Tak butuh jeda, langsung kubalas, “Lihat komentarku atas argumen Kak Alwi, ‘Ini yang oke bingits. Satu pendekatan dalam kelas menulis. Tengkiyu Kak Alwy’, lalu dibalasnya, ‘Eits…bung Sul. Dicoba saja. Ini memang teori tentang belajar dari pengalaman (experiental learning), lalu kurespon dengan pernyataan, ‘Iye Kak. Insyaallah akan diadaptasi.”
Sesarinya, apa yang dikemukakan Kak Alwy, sedikit banyaknya, aku dan kawan mentor lainnya, mempraktikkan sistem pendidikan andragogy dengan pendekatan belajar dari pengalaman. Meskipun begitu, aku akan menyempurnakannya dengan memantapkan untuk mengutuhkan siklus belajar yang bertaut sebanyak lima tahapan.
Boleh jadi nantinya, capaian di kelas berikutnya makin mekar hasilnya. Sebab, dengan metode yang aku terapkan belum seutuh siklus belajar lima tahapan itu, beberapa peserta di kelas menulis Rumah Baca Panrita Nurung, Bantaeng, dengan durasi delapan kali persuaan, tiap dua pekan pelaksanaannya, sehingga memangsa waktu empat bulan, setidaknya menghasilkan tulisan berupa esai, cukup memadai.

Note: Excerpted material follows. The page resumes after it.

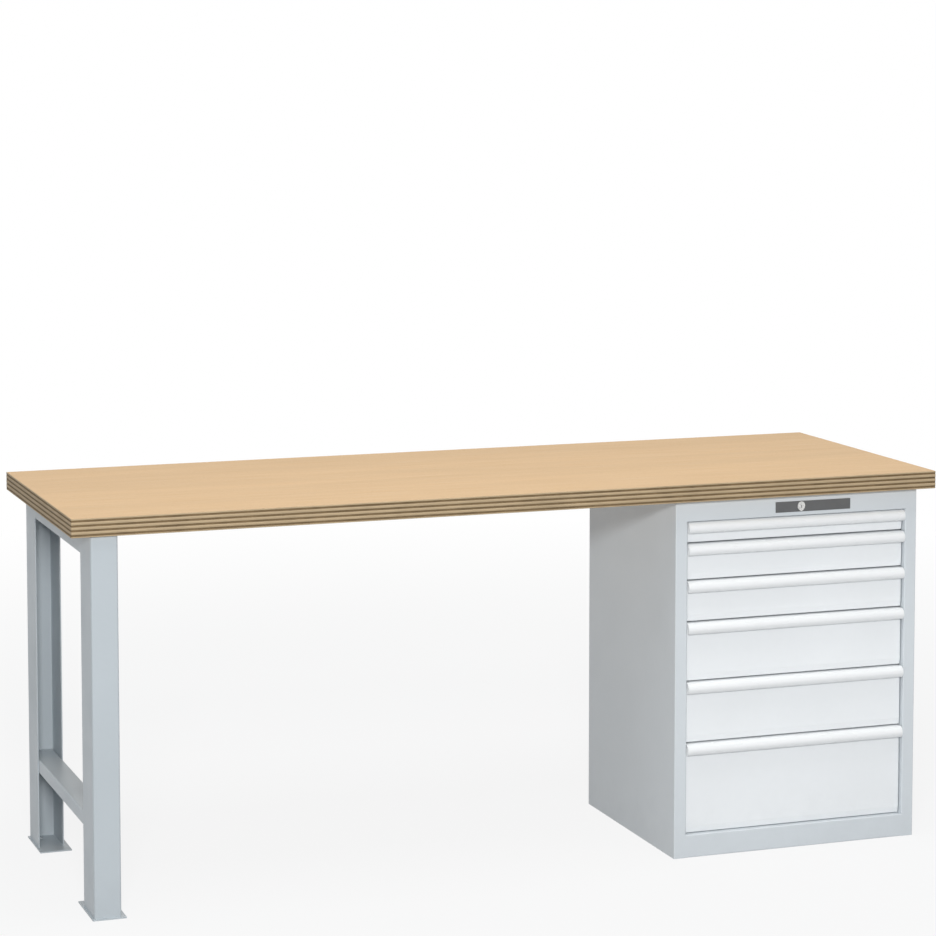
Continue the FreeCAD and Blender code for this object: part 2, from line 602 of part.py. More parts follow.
def drawer_catch(floor):
    """Tab on the tray's right side that a lowered lock finger stops."""
    z0 = floor + CATCH_RISE
    return block(CAB_RIGHT - TRAY_SIDE, CAB_RIGHT - CATCH_OUTER_EDGE,
                 CATCH_FRONT, CATCH_FRONT + CATCH_THICKNESS, z0, z0 + CATCH_HEIGHT)


def drawer_tray(floor, height):
    """Open box welded from its floor, front and back sheets and two sides with folded rims."""
    x0 = inward(TRAY_SIDE)
    x1 = CAB_RIGHT - TRAY_SIDE
    y0 = TRAY_FRONT + SHEET
    y1 = TRAY_BACK - SHEET
    z0 = floor + TRAY_FLOOR_RISE
    rim = floor + height - TRAY_RIM_DROP
    path = [(x0 + SHEET + TRAY_RIM_FOLD, rim), (x0, rim), (x0, z0)]
    side = along_y(folded_face(path, SHEET, BEND_INSIDE, on_xz), y0, y1)
    front = block(x0, x1, TRAY_FRONT, y0, z0, rim)
    back = block(x0, x1, y1, TRAY_BACK, z0, rim)
    bottom = block(x0 + SHEET, x1 - SHEET, y0, y1, z0, z0 + SHEET)
    return Part.makeCompound(both_sides([side]) + [front, back, bottom])


def nose_point(middle_y, middle_z, radius, angle):
    """Point of the handle's nose; angle 0 is straight ahead and 90 is up."""
    a = math.radians(angle)
    return on_yz(middle_y - radius * math.cos(a), middle_z + radius * math.sin(a))


def nose_sector(middle_y, middle_z, inner, outer, low, high):
    """Band of the nose between two radii and two angles, as a face."""
    def point(radius, angle):
        return nose_point(middle_y, middle_z, radius, angle)
    mid = (low + high) / 2
    edges = [
        Part.Arc(point(outer, high), point(outer, mid), point(outer, low)).toShape(),
        Part.LineSegment(point(outer, low), point(inner, low)).toShape(),
        Part.Arc(point(inner, low), point(inner, mid), point(inner, high)).toShape(),
        Part.LineSegment(point(inner, high), point(outer, high)).toShape(),
    ]
    return Part.Face(Part.Wire(edges))


def handle_nose(floor, height):
    """Centre and radius of a handle's round nose."""
    radius = HANDLE_HEIGHT / 2
    top = floor + height - FRONT_GAP / 2
    return FRONT_FACE - HANDLE_REACH + radius, top - radius, radius


def drawer_handle(floor, height):
    """Hooked profile over the whole front: back wall, top and a round nose open to the fingers from below."""
    y, z, radius = handle_nose(floor, height)
    x0 = OPENING_LEFT + FRONT_SIDE_GAP
    x1 = OPENING_RIGHT - FRONT_SIDE_GAP
    nose = along_x(nose_sector(y, z, radius - HANDLE_WALL, radius, -HANDLE_LIP_ANGLE, 90), x0, x1)
    top = block(x0, x1, y, FRONT_FACE, z + radius - HANDLE_WALL, z + radius)
    back = block(x0, x1, FRONT_FACE - HANDLE_BACK_WALL, FRONT_FACE, z - radius, z + radius)
    return nose.fuse([top, back]).removeSplitter()


# ---------------------------------------------------------------- central lock
def lock_housing_radius():
    return LOCK_PLUG_RADIUS + LOCK_RUNNING_CLEARANCE + LOCK_HOUSING_WALL


def lock_strip():
    x0 = CAB_LEFT + STRIP_LEFT
    z0 = OPENING_TOP + STRIP_RISE
    strip = block(x0, x0 + STRIP_LENGTH, CAB_FRONT - STRIP_THICKNESS, CAB_FRONT, z0, z0 + STRIP_HEIGHT)
    return strip.cut(lock_bore(lock_housing_radius()))


def lock_escutcheon():
    """Rounded shield in front of the strip, a half circle above and a pointed arch below."""
    half = ESCUTCHEON_WIDTH / 2
    middle = LOCK_Z + (ESCUTCHEON_HEIGHT / 2 - half)
    tip = middle - (ESCUTCHEON_HEIGHT - half)
    left = on_xz(LOCK_X - half, middle)
    right = on_xz(LOCK_X + half, middle)
    foot = on_xz(LOCK_X, tip)
    bulge = half * ESCUTCHEON_WAIST
    low = middle - (middle - tip) * ESCUTCHEON_WAIST_DROP
    edges = [
        Part.Arc(left, on_xz(LOCK_X, middle + half), right).toShape(),
        Part.Arc(right, on_xz(LOCK_X + bulge, low), foot).toShape(),
        Part.Arc(foot, on_xz(LOCK_X - bulge, low), left).toShape(),
    ]
    face = Part.Face(Part.Wire(edges))
    back = CAB_FRONT - STRIP_THICKNESS
    shield = along_y(face, back - ESCUTCHEON_THICKNESS, back)
    return shield.cut(lock_bore(LOCK_PLUG_RADIUS + LOCK_RUNNING_CLEARANCE))


def lock_housing():
    """Barrel shell fixed in the top rail."""
    start = Vector(LOCK_X, CAB_FRONT - STRIP_THICKNESS, LOCK_Z)
    end = start + Y_AXIS * LOCK_HOUSING_LENGTH
    return rod(lock_housing_radius(), start, end).cut(rod(LOCK_PLUG_RADIUS + LOCK_RUNNING_CLEARANCE, start, end))


def lock_plug():
    """Turning core with its key slot."""
    face = CAB_FRONT - LOCK_FACE_PROUD
    core = rod(LOCK_PLUG_RADIUS, Vector(LOCK_X, face, LOCK_Z), Vector(LOCK_X, CAM_FRONT, LOCK_Z))
    slot = block(LOCK_X - KEY_SLOT_WIDTH / 2, LOCK_X + KEY_SLOT_WIDTH / 2, face, face + KEY_SLOT_DEPTH,
                 LOCK_Z - KEY_SLOT_LENGTH / 2, LOCK_Z + KEY_SLOT_LENGTH / 2)
    return core.cut(slot)


def cam_pin_place():
    """Cam pin at rest."""
    a = math.radians(CAM_REST_ANGLE)
    return LOCK_X - CAM_PIN_REACH * math.sin(a), LOCK_Z + CAM_PIN_REACH * math.cos(a)


def lock_cam():
    """Plate on the end of the plug, with the pin that drives the crossbar."""
    x, z = cam_pin_place()
    radius = CAM_PIN_RADIUS + GUIDE_WALL
    plate = along_y(slot_face((LOCK_X, LOCK_Z), (x, z), radius), CAM_FRONT, CAM_FRONT + CAM_THICKNESS)
    pin = rod(CAM_PIN_RADIUS, Vector(x, CAM_FRONT + CAM_THICKNESS, z),
              Vector(x, CROSSBAR_FRONT + LINK_THICKNESS, z))
    return plate.fuse(pin).removeSplitter()


def crossbar_pin_place():
    """Pin at the crossbar's right end at rest, in the foot of the lock bar's slanted slot."""
    middle = (BAR_LEFT + BAR_RIGHT) / 2
    return middle - CROSSBAR_TRAVEL, CROSSBAR_Z


def lock_crossbar():
    """Flat bar that the cam pushes to the right."""
    pin_x, pin_z = cam_pin_place()
    end_x, end_z = crossbar_pin_place()
    x0 = pin_x - CAM_PIN_RADIUS - CROSSBAR_LEFT_MARGIN
    x1 = end_x + CAM_PIN_RADIUS + CROSSBAR_RIGHT_MARGIN
    back = CROSSBAR_FRONT + LINK_THICKNESS
    bar = block(x0, x1, CROSSBAR_FRONT, back, CROSSBAR_Z - CROSSBAR_HEIGHT / 2, CROSSBAR_Z + CROSSBAR_HEIGHT / 2)
    low = min(pin_z, CROSSBAR_Z) - LINK_PLAY
    high = LOCK_Z + CAM_PIN_REACH + LINK_PLAY
    slot = along_y(slot_face((pin_x, low), (pin_x, high), CAM_PIN_RADIUS + LINK_PLAY), CROSSBAR_FRONT, back)
    pin = rod(CAM_PIN_RADIUS, Vector(end_x, BAR_FRONT, end_z), Vector(end_x, CROSSBAR_FRONT, end_z))
    return bar.cut(slot).fuse(pin).removeSplitter()


def lock_bar():
    """Upright bar whose fingers drop in front of the drawers' catches."""
    pin_x, pin_z = crossbar_pin_place()
    back = BAR_FRONT + LINK_THICKNESS
    slot_radius = CAM_PIN_RADIUS + LINK_PLAY
    reach = slot_radius + LOCK_HEAD_MARGIN
    head = block(pin_x - reach, BAR_RIGHT + LOCK_HEAD_RIGHT_MARGIN, BAR_FRONT, back,
                 pin_z - reach, pin_z + LOCK_BAR_DROP + reach)
    foot = floor_lines()[-1] + CATCH_RISE
    strip = block(BAR_LEFT, BAR_RIGHT, BAR_FRONT, back, foot, pin_z)
    fingers = []
    for floor in floor_lines():
        z0 = floor + CATCH_RISE + CATCH_HEIGHT + FINGER_OVER_CATCH
        fingers.append(block(CAB_RIGHT - FINGER_INNER_EDGE, BAR_LEFT, BAR_FRONT, back, z0, z0 + FINGER_HEIGHT))
    slot = along_y(slot_face((pin_x, pin_z), (pin_x + CROSSBAR_TRAVEL, pin_z + LOCK_BAR_DROP), slot_radius),
                   BAR_FRONT, back)
    return strip.fuse([head] + fingers).removeSplitter().cut(slot)


def lock_bar_guides():
    """Loops fixed to the side wall that the lock bar slides in, and one under the top for the crossbar."""
    loops = []
    lines = floor_lines()
    bottom = lines[-1] + CATCH_RISE + CATCH_HEIGHT + FINGER_OVER_CATCH + FINGER_HEIGHT
    top = lines[0] + RUNNER_AXIS_RISE
    for z in even_places(bottom + 2 * LOCK_BAR_DROP, top, GUIDE_COUNT):
        outer = block(BAR_LEFT - LINK_PLAY - GUIDE_WALL, CAB_RIGHT - SHEET,
                      BAR_FRONT - LINK_PLAY - GUIDE_WALL, BAR_FRONT + LINK_THICKNESS + LINK_PLAY + GUIDE_WALL,
                      z - GUIDE_HEIGHT / 2, z + GUIDE_HEIGHT / 2)
        way = block(BAR_LEFT - LINK_PLAY, BAR_RIGHT + LINK_PLAY,
                    BAR_FRONT - LINK_PLAY, BAR_FRONT + LINK_THICKNESS + LINK_PLAY,
                    z - GUIDE_HEIGHT / 2, z + GUIDE_HEIGHT / 2)
        loops.append(outer.cut(way))
    pin_x = cam_pin_place()[0]
    x = (pin_x + crossbar_pin_place()[0]) / 2
    low = CROSSBAR_Z - CROSSBAR_HEIGHT / 2 - LINK_PLAY
    high = CROSSBAR_Z + CROSSBAR_HEIGHT / 2 + LINK_PLAY
    front = CROSSBAR_FRONT - LINK_PLAY
    back = CROSSBAR_FRONT + LINK_THICKNESS + LINK_PLAY
    hanger = block(x - GUIDE_HEIGHT / 2, x + GUIDE_HEIGHT / 2, front - GUIDE_WALL, back + GUIDE_WALL,
                   low - GUIDE_WALL, CABINET_HEIGHT - SHEET)
    way = block(x - GUIDE_HEIGHT / 2, x + GUIDE_HEIGHT / 2, front, back, low, high)
    loops.append(hanger.cut(way))
    return Part.makeCompound(loops)


# ---------------------------------------------------------------- the whole bench
def pieces():
    """Every node's name and shape."""
    left_side = cabinet_side_left()
    yield "worktop", worktop()
    yield "worktop_screws", worktop_screws()
    yield "leg_post_front", leg_post(back=False)
    yield "leg_post_rear", leg_post(back=True)
    yield "leg_top_beam", leg_top_beam()
    yield "leg_stretcher", leg_stretcher()
    yield "leg_foot_plates", leg_foot_plates()
    yield "cabinet_side_left", left_side
    yield "cabinet_side_right", mirrored_in_cabinet(left_side)
    yield "cabinet_back", cabinet_back()
    yield "cabinet_top", cabinet_top()
    yield "cabinet_base", cabinet_base()
    yield "front_top_rail", front_top_rail()
    yield "front_bottom_rail", front_bottom_rail()
    yield "cabinet_rails", cabinet_rails()
    yield "cabinet_rollers", cabinet_rollers()
    yield "lock_strip", lock_strip()
    yield "lock_escutcheon", lock_escutcheon()
    yield "lock_housing", lock_housing()
    yield "lock_plug", lock_plug()
    yield "lock_cam", lock_cam()
    yield "lock_crossbar", lock_crossbar()
    yield "lock_bar", lock_bar()
    yield "lock_bar_guides", lock_bar_guides()
    for number, (floor, height) in enumerate(zip(floor_lines(), DRAWER_HEIGHTS), start=1):
        axis_z = floor + RUNNER_AXIS_RISE
        yield f"drawer_{number}_front", drawer_front(floor, height)
        yield f"drawer_{number}_handle", drawer_handle(floor, height)
        yield f"drawer_{number}_tray", drawer_tray(floor, height)
        yield f"drawer_{number}_catch", drawer_catch(floor)
        yield f"drawer_{number}_rails", Part.makeCompound(both_sides(drawer_rail(axis_z)))
        yield f"drawer_{number}_mid_rails", Part.makeCompound(both_sides(mid_rail(axis_z)))


def main():
    os.makedirs("parts", exist_ok=True)
    for name, shape in pieces():
        if not shape.isValid():
            raise ValueError(f"{name} is not a valid shape")
        shape.exportStep(f"parts/{name}.step")


main()
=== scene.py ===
"""Finishes, light and camera for a workbench with a drawer cabinet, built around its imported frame."""
import math

import bmesh
import bpy
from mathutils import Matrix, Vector, noise


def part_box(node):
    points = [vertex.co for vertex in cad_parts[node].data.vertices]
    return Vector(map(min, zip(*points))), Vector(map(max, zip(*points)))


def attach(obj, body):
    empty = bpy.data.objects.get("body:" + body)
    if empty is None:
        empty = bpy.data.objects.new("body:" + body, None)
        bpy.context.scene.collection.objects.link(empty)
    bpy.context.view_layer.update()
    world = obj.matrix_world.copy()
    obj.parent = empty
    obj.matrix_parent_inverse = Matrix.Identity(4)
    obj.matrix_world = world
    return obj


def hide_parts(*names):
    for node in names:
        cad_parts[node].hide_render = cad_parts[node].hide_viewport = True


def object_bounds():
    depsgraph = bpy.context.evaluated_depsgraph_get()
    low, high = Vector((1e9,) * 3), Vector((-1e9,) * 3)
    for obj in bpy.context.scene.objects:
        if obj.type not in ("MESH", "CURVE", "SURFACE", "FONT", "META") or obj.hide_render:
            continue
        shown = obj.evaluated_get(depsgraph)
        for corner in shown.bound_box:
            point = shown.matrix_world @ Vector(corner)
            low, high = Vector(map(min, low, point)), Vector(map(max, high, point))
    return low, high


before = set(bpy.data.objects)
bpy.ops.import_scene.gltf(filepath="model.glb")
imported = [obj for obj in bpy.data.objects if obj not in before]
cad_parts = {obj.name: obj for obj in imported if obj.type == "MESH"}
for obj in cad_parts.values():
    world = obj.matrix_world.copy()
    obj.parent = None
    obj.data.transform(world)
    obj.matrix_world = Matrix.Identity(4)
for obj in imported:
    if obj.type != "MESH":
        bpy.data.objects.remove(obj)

bl_info = {
    "name": "Workbench finishes",
    "version": (1, 0, 0),
    "blender": (4, 5, 0),
    "location": "3D View > Sidebar > Workbench",
    "description": "Board, paint, runners, lock and stage of a workbench with drawers",
    "category": "Object",
}

FRAME_BOX = [list(corner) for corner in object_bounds()]
BOARD_LOW, BOARD_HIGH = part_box("worktop")
DRAWERS = range(1, 7)

LEG_NODES = ["leg_post_front", "leg_post_rear", "leg_top_beam", "leg_stretcher", "leg_foot_plates"]
HOUSING_NODES = ["cabinet_side_left", "cabinet_side_right", "cabinet_back", "cabinet_top", "cabinet_base",
                 "front_top_rail", "front_bottom_rail"]
ZINC_NODES = ["worktop_screws", "cabinet_rails", "lock_cam", "lock_crossbar", "lock_bar", "lock_bar_guides"]
LOCK_NODES = ["lock_escutcheon", "lock_housing", "lock_plug"]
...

Apa yang dimaksud pada tahapan pertama, kedua, dan ketiga, mesti dibereskan dalam tiga empat kali pertemuan. Berikutnya, tahapan keempat, dituntaskan pada perjumpaan lima dan enam. Adapun tahapan kelima, di persuaan ketujuh dan kedelapan. Dan, di persamuhan ketujuh dan kedelapan tulisan peserta sudah layak dipublikasikan di media. Sungguh praktik siklus belajar lima tahap dari kak Alwy, sebentuk sistematisasi teori atas praktik di kelas. Meskipun tidak direncanakan dari awal. Jadi, praktik di kelas, menjadi kuat landasan pengetahuannya lewat sistematisasi lima tahapan.
Dari dua puluh orang peserta yang ikut di pertemuan perdana, yang berhasil finis di kelas hanya lima peserta. Dan, tiga orang sudah menghasilkan esai yang telah dipublikasikan lewat media daring, Kalaliterasi.com. Bagi kami selaku mentor, ini serupa pencapaian target di kelas. Dan, bagi peserta, terpublikasinya tulisan mereka, semacam wisuda atas diri mereka di kelas. Selanjutnya, mereka menentukan nasibnya sendiri, berkaitan dengan keberlanjutan tradisi menulisnya.
Para peserta di kelas, mereka menabalkan diri sebagai pejuang kata. Sebab, mereka berjuang memilih dan memilah kata, agar tiba di jumlah 700-900 kata, untuk satu esai yang dipatokkan. Sekotah pejuang kata, pastilah orang-orang yang belajar pada pengalaman. Pengalaman adalah gurunya. Manusia sesungguhnya tidak pernah lupa pada pengalamannya, sebagaimana didakukan Kak Alwy.
Lahirnya tiga orang wisudawan, Astiwi Ahmad, Suhardi, dan Muhammad Muhajir Toin, menandai mekarnya mereka dalam keharuman bunga-bunga kepenulisan, Dan, mereka mekar di pucuk tahun, seiring dengan diakhirinya kelas menulis Rumah Baca Panrita Nurung, pada pekan terakhir Desember 2020.
“Hai dekkengku, sudahkah dikau mengeja esai-esai para pejuang kata yang mekar tulisannya di Kalaliterasi.com?” Kupungkasi japri Daeng Litere dengan tanya.